A runaway slave, Attucks had to work hard to establish himself as a free citizen in New England. Attucks despised the presence of British troops in America. Because of poor wages, soldiers were forced to look for other jobs when they were off-duty, and so Attucks believed that the British threatened his job security. Additionally, as a sailor, he faced the danger of impressment into the Royal Navy when at sea. His resentment towards the British, like the majority of Bostonians at the time, was apparent.


As the mob gathered around the steps of the custom house on that March morning, Crispus Attucks made his way to the front. Aggressive and rowdy, Attucks displayed his anger against the British quite strongly. Waving a wooden stick in Captain Preston's face, Attucks was seen by the soldiers as quite a menacing man. Standing at 6'2" (very tall for the standards of the age) and taking a robust, muscular stature, Attucks was described as "a stout mulatto fellow, whose very looks [were] enough to terrify any person".


As Attucks and the mob continued to harass the soldiers, Captain Preston kept them at bay. The crowd would taunt the soldiers by yelling "Fire". Attucks knocked away a soldier's gun and punched him in the face, then grabbed his bayonet with his other hand and shouted at the crowd to "kill the dogs; knock them over!"


At that moment, someone from behind the custom house steps yelled "Fire".


In the chaos, one of the soldiers fired his musket, and the others, believing Preston had given the order to shoot, followed suit. Rifle shots pierced the air as the crowd screamed.


Crispus Attucks was shot twice in the chest and died almost immediately. He was one of five colonists to be killed by British soldiers in what became known as the Boston Massacre.


The event is widely known as the spark that set off the fight for American independence. From that point on, Americans were no longer discontent with the British, but downright outraged. The Boston Massacre was the first in a series of incidents that eventually led to the American War of Independence in 1775.


Crispus Attucks was the first man to fall to the bullets of the redcoats that March morning. He was hailed as a Boston hero.


Samuel Adams, leader of the New England radicals, organized for his body to lay in state at Boston's Faneuil Hall. Later, over half the city's population joined in the procession that carried his and his fellow victims' caskets to a common grave.

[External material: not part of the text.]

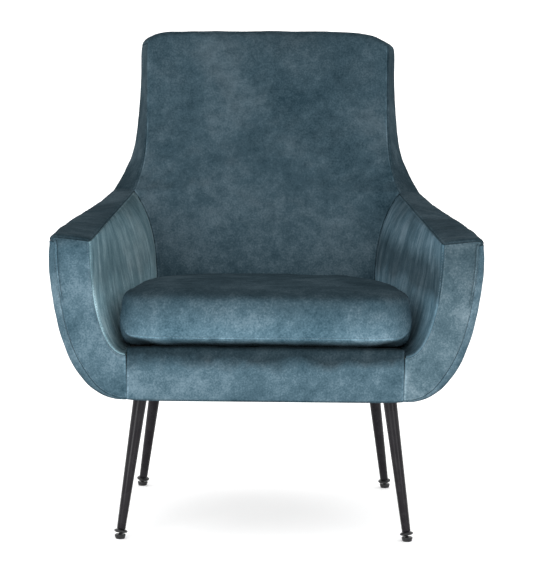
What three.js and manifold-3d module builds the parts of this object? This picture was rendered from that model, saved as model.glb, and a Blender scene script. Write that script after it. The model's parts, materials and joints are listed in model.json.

Crispus Attucks shouldn't even have been up at the front of that crowd. A fugitive slave, he faced the risk of being arrested and returned to slavery. But, as a tough, fearless fighter, Attucks stepped up to protect his fellow citizens and ensure his basic economic survival. A victim of the system of discrimination he faced, even in relatively liberal New England, as a person of color he was forced to defend his job from the competition of the British soldiers.


Although he certainly didn't go up to those soldiers with any ideological convictions on America's freedom, he went up and defended his freedom to economic success. Over the next 250 years, as America gained its independence and established itself as the most powerful and influential nation on the planet, Crispus Attucks became not only a hero of the fight for racial equality but an American hero.